## [INFORMATION PROVIDED]
────────
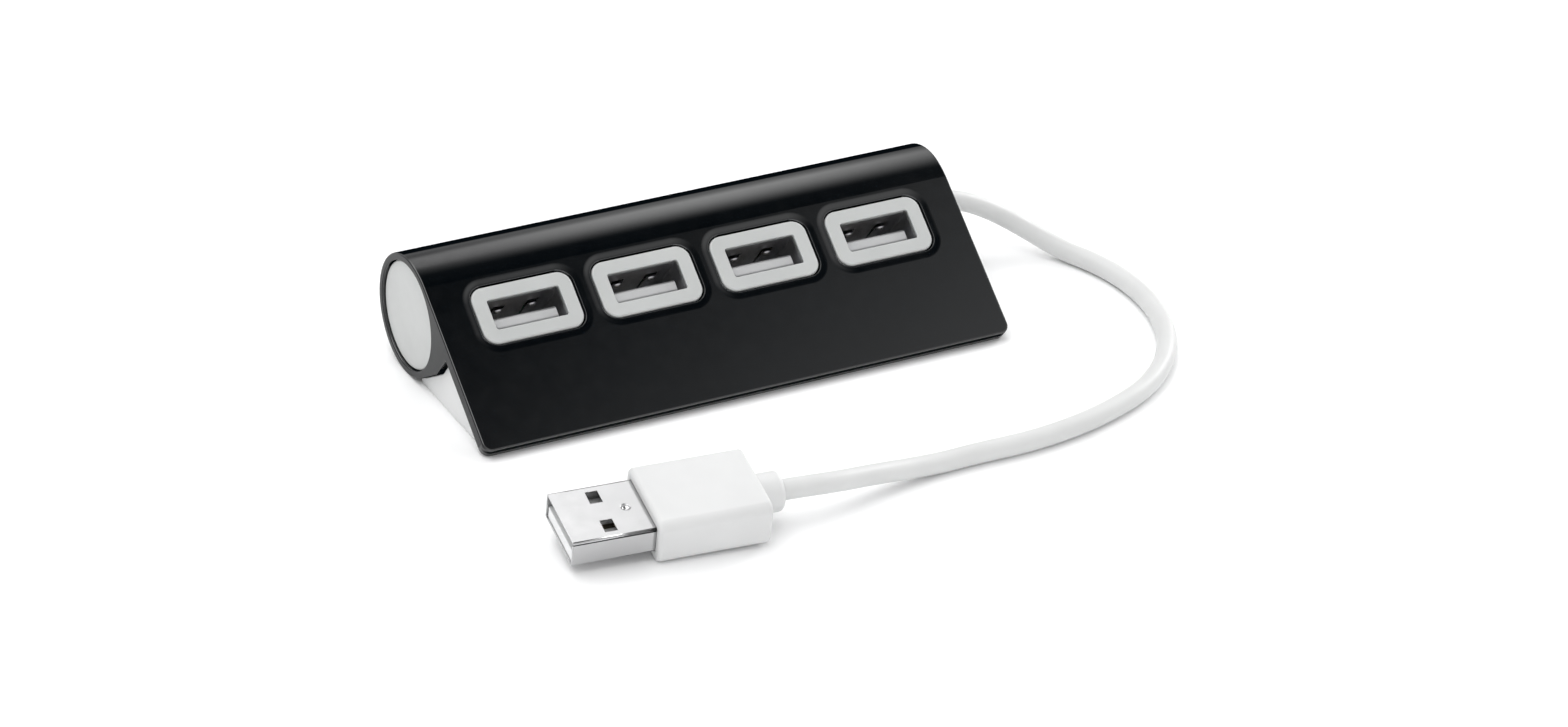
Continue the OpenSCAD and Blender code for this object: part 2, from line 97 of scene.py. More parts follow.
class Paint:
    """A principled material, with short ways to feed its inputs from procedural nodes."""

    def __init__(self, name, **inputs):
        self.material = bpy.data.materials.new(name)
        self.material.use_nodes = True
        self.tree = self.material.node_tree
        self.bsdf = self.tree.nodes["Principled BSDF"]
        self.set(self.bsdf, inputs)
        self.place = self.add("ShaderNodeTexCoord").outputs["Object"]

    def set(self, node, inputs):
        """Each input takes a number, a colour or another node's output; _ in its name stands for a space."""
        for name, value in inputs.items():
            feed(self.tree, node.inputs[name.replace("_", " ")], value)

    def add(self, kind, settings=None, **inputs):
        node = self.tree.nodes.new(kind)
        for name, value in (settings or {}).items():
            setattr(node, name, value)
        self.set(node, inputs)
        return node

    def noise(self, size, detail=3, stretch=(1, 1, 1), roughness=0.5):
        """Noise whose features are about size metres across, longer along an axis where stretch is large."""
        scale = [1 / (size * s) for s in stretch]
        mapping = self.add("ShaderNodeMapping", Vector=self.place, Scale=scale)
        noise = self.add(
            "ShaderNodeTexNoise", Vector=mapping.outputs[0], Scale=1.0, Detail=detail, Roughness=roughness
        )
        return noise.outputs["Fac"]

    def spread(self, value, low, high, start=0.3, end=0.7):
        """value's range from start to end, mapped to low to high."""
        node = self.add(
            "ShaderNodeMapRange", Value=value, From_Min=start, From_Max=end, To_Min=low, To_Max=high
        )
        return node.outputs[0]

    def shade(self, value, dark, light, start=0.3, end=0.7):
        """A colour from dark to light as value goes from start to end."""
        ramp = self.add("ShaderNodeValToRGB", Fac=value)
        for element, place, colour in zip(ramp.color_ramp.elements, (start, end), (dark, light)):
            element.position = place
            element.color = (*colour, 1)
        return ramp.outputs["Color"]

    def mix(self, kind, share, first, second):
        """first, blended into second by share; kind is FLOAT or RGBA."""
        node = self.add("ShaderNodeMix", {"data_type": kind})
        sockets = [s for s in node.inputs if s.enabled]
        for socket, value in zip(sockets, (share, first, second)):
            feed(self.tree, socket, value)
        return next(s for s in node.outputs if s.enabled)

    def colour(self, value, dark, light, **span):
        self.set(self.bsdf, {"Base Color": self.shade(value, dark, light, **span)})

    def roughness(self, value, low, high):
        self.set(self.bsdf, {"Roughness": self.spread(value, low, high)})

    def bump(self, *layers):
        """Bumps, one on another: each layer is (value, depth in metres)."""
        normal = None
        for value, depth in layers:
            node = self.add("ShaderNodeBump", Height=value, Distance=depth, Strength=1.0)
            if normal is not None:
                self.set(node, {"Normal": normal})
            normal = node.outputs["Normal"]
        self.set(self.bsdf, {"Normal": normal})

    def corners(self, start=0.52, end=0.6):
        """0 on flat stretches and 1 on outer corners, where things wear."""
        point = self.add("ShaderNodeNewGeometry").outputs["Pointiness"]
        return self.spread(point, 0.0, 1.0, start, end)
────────
## [TO BE DONE]
Print, please, the lines above from the very first through the one that holds "principled material, with", both included, word for word and with nothing else.

## [RESULT]
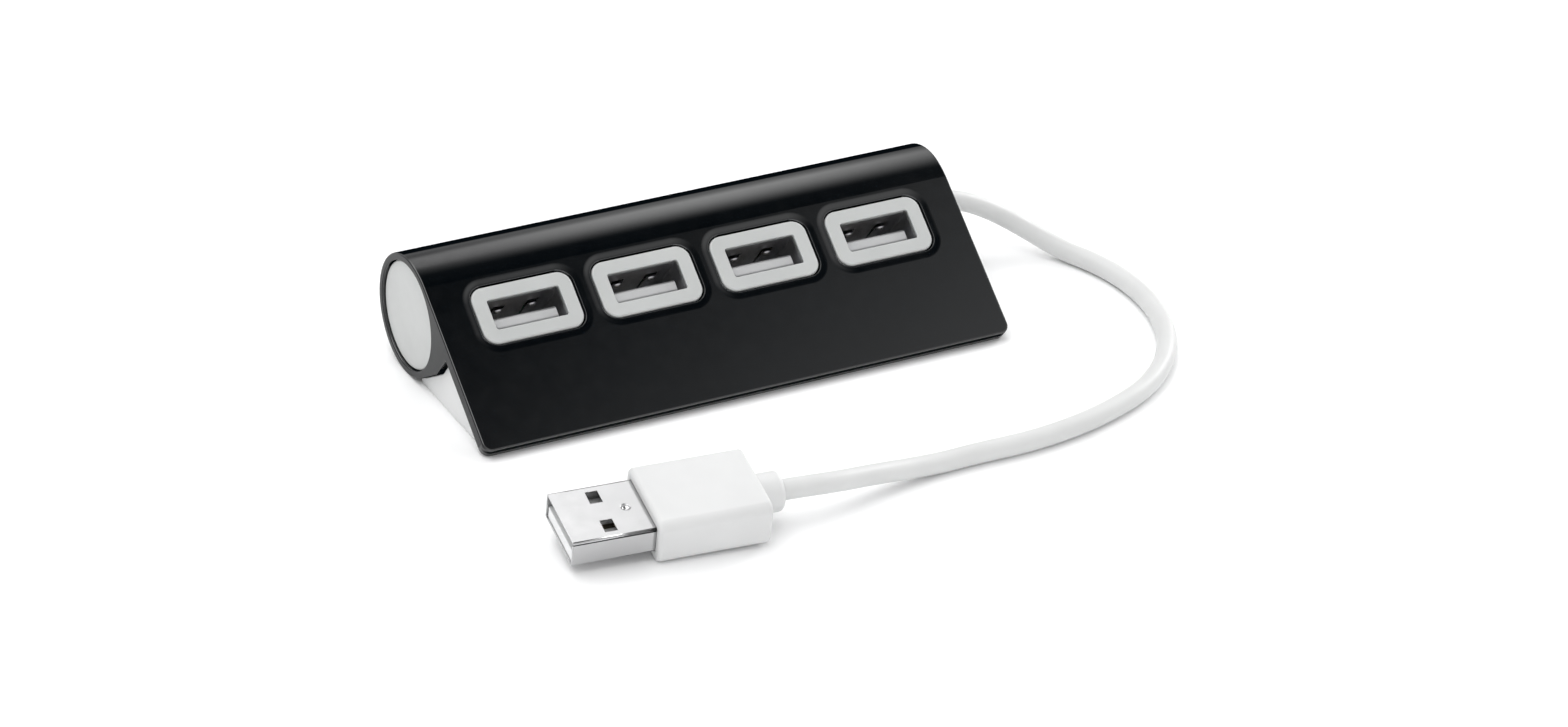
Continue the OpenSCAD and Blender code for this object: part 2, from line 97 of scene.py. More parts follow.
class Paint:
    """A principled material, with short ways to feed its inputs from procedural nodes."""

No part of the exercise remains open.